Mock AIME 6 2006-2007 Problems/Problem 9

Problem

$ABC$ is a triangle with integer side lengths. Extend $\overline{AC}$ beyond $C$ to point $D$ such that $CD=120$ . Similarly, extend $\overline{CB}$ beyond $B$ to point $E$ such that $BE=112$ and $\overline{BA}$ beyond $A$ to point $F$ such that $AF=104$ . If triangles $CBD$ , $BAE$ , and $ACF$ all have the same area, what is the minimum possible area of triangle $ABC$ ?

Solution

Let $a$ , $b$ , and $c$ , be the lengths of sides $AB$ , $BC$ and $CA$ respectively.

Let $h_a$ , $h_b$ , and $h_c$ , be the heights of $\Delta ABC$ from sides $AB$ , $BC$ and $CA$ respectively.
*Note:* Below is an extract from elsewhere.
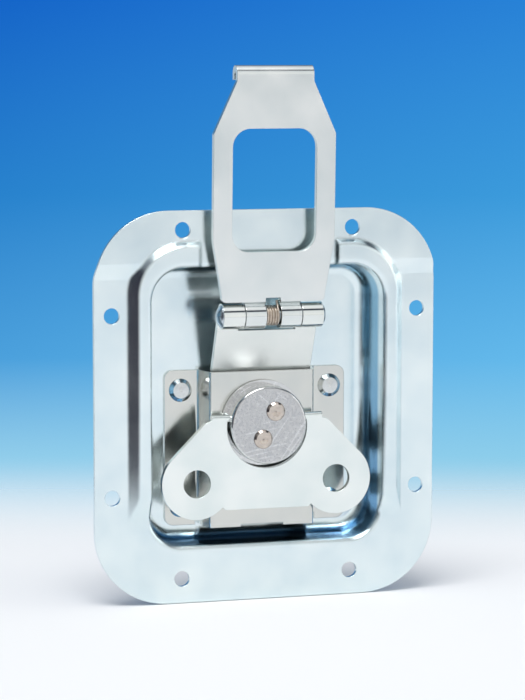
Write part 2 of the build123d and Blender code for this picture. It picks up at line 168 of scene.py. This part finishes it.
# %% [markdown]
# All the metal here is the same idea: full metal, whose colour and roughness drift together with
# one pattern, and a faint relief from a finer one. A sharp mesh edge reflects nothing, so a
# Bevel node rounds every edge in the shading alone and lets it catch a line of light.

# %% Helpers for metal
RELIEF_STRENGTH = 0.5


def plated_metal(name, pattern, tones, roughs, relief, relief_height, edge_radius):
    """Metal from (pattern, relief) makers, with its tones and roughnesses as ramp stops."""
    material, tree, shader = new_material(name)
    drift = pattern(tree)
    tree.links.new(ramp(tree, drift, tones), shader.inputs["Base Color"])
    tree.links.new(ramp(tree, drift, roughs), shader.inputs["Roughness"])
    shader.inputs["Metallic"].default_value = 1.0
    rise = add_node(tree, "ShaderNodeBump", Strength=RELIEF_STRENGTH, Distance=relief_height)
    edge = add_node(tree, "ShaderNodeBevel", samples=4, Radius=edge_radius)
    tree.links.new(relief(tree) if relief else drift, rise.inputs["Height"])
    tree.links.new(edge.outputs["Normal"], rise.inputs["Normal"])
    tree.links.new(rise.outputs["Normal"], shader.inputs["Normal"])
    return material, tree, shader, edge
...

Since the areas of triangles $CBD$ , $BAE$ , and $ACF$ are equal, then,

$104h_a=112h_b=120h_c$

Therefore,

$\frac{h_a}{h_b}=\frac{112}{104}=\frac{14}{13}$ and $\frac{h_a}{h_c}=\frac{120}{104}=\frac{15}{13}$

Since the area of $\Delta ABC$ is half any base times it's height, then:

$ah_a=bh_b=ch_c$

Therefore,

$b=\frac{h_a}{h_b}a=\frac{14}{13}a$ and $c=\frac{h_a}{h_c}a=\frac{15}{13}a$

Since $a$ , $b$ , and $c$ , are integers, and $13$ is a prime number, then the minimum integer value that $a$ can have in order for $b$ and $c$ to also be integer is $13$